WHAT YOU SHOULD DO =
Every line that contains "model" counts once; give the total number of such lines, with no other words.

RECORDS TO PROCESS =

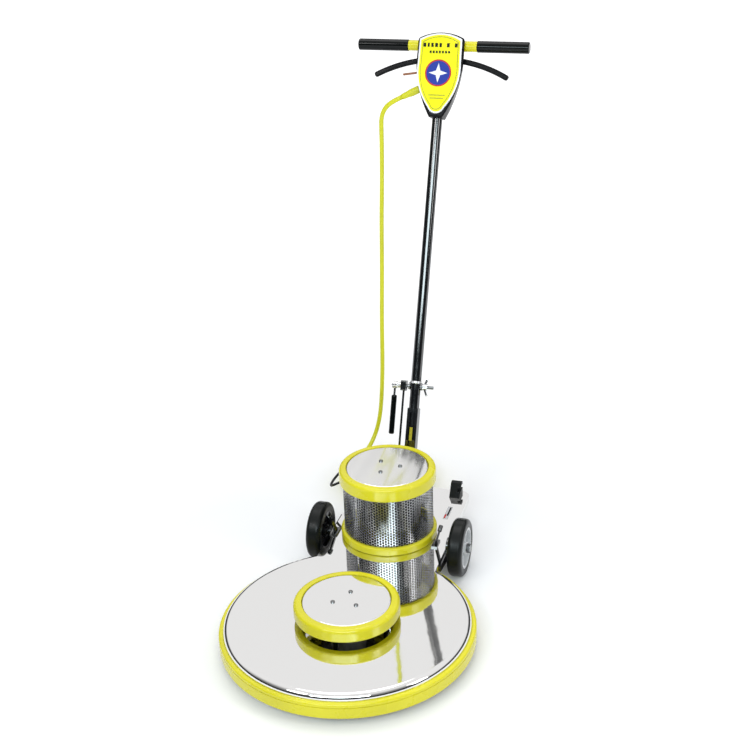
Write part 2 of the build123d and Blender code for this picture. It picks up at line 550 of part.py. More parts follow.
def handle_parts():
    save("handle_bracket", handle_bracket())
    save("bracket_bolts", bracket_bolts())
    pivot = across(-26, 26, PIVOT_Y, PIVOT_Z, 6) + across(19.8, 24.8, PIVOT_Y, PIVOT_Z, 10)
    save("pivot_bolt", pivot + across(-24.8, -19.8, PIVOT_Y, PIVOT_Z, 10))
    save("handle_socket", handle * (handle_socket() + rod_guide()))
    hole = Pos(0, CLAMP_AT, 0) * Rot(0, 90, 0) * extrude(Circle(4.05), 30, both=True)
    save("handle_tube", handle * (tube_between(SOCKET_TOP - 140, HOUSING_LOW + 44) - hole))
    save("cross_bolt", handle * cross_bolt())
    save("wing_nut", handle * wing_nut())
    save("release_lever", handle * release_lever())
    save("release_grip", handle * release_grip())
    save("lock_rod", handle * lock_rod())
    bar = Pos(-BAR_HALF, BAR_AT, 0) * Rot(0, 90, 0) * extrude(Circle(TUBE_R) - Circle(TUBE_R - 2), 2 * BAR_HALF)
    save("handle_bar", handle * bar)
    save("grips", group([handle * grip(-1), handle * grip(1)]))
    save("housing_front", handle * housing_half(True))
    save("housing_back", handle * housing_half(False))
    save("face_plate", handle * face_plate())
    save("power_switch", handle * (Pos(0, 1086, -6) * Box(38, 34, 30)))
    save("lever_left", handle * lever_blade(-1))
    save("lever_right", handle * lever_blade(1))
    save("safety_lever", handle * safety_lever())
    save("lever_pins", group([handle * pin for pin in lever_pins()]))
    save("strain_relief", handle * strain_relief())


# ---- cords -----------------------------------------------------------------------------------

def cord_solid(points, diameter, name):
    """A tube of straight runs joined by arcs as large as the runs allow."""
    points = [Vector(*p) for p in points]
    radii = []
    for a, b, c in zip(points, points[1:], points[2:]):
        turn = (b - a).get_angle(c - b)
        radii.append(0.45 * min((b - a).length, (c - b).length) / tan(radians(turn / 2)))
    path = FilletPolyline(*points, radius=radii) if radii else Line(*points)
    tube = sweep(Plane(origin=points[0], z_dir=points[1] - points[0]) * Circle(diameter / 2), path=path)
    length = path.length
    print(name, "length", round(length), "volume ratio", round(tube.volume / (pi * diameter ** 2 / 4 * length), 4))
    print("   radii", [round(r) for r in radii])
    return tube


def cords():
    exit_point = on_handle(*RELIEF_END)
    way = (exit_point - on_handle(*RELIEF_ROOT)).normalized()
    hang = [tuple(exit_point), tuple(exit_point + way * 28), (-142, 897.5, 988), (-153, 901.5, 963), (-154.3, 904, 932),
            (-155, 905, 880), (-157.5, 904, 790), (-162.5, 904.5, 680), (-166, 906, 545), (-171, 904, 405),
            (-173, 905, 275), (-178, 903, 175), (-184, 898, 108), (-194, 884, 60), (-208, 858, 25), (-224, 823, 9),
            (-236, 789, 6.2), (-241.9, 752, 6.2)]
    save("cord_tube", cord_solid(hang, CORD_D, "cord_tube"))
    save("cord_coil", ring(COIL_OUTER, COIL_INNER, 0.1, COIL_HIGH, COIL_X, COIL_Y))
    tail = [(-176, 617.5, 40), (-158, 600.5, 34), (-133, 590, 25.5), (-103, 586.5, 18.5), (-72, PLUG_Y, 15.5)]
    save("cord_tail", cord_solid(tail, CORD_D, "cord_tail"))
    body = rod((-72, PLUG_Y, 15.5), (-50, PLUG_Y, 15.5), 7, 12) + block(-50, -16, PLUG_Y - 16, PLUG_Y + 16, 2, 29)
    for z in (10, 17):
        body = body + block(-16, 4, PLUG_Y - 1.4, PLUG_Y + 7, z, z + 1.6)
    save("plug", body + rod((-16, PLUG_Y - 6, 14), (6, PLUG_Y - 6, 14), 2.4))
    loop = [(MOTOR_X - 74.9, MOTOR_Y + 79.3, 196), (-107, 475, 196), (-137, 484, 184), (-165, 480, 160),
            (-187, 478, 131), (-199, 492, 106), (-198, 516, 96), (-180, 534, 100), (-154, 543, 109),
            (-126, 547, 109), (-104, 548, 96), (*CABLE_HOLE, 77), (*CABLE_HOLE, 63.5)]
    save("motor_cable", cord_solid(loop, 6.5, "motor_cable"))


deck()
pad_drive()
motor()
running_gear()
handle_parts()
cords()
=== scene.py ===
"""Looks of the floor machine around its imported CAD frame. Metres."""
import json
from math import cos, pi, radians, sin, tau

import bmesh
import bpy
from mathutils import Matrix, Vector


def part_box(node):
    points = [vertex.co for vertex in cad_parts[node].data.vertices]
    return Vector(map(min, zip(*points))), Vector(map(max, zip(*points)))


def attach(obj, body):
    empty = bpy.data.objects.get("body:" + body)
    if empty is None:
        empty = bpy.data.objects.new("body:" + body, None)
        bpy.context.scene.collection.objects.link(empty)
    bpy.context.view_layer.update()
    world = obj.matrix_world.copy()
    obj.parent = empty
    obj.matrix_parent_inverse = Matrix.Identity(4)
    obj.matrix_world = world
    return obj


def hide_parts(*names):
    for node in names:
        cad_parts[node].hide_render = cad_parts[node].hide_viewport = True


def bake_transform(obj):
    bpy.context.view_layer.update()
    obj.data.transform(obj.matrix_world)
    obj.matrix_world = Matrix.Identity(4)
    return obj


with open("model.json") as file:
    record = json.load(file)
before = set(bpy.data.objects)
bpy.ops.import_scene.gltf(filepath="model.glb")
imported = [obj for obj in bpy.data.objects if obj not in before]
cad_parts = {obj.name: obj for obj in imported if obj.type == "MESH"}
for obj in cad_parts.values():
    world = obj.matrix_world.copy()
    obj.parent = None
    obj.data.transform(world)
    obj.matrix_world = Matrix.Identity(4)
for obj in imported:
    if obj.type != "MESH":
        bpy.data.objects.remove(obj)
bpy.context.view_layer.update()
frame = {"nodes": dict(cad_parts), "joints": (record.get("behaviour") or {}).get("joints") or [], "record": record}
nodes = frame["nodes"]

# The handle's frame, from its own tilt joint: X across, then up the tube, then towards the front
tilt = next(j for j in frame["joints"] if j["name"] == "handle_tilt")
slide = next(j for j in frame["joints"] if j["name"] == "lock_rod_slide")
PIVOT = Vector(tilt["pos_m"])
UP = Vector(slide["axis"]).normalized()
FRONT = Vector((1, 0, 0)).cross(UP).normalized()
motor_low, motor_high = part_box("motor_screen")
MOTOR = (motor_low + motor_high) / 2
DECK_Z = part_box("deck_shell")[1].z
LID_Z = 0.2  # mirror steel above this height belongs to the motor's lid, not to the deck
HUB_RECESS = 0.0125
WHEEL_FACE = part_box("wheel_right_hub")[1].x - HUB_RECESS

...

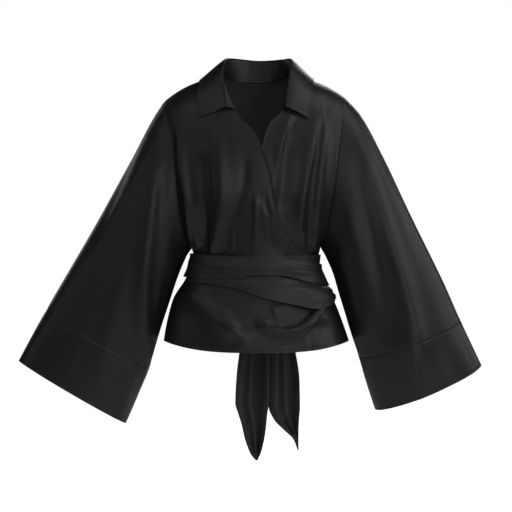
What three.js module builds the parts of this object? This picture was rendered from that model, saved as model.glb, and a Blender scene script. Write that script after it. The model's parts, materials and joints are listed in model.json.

ANSWER TO THIS TASK =
3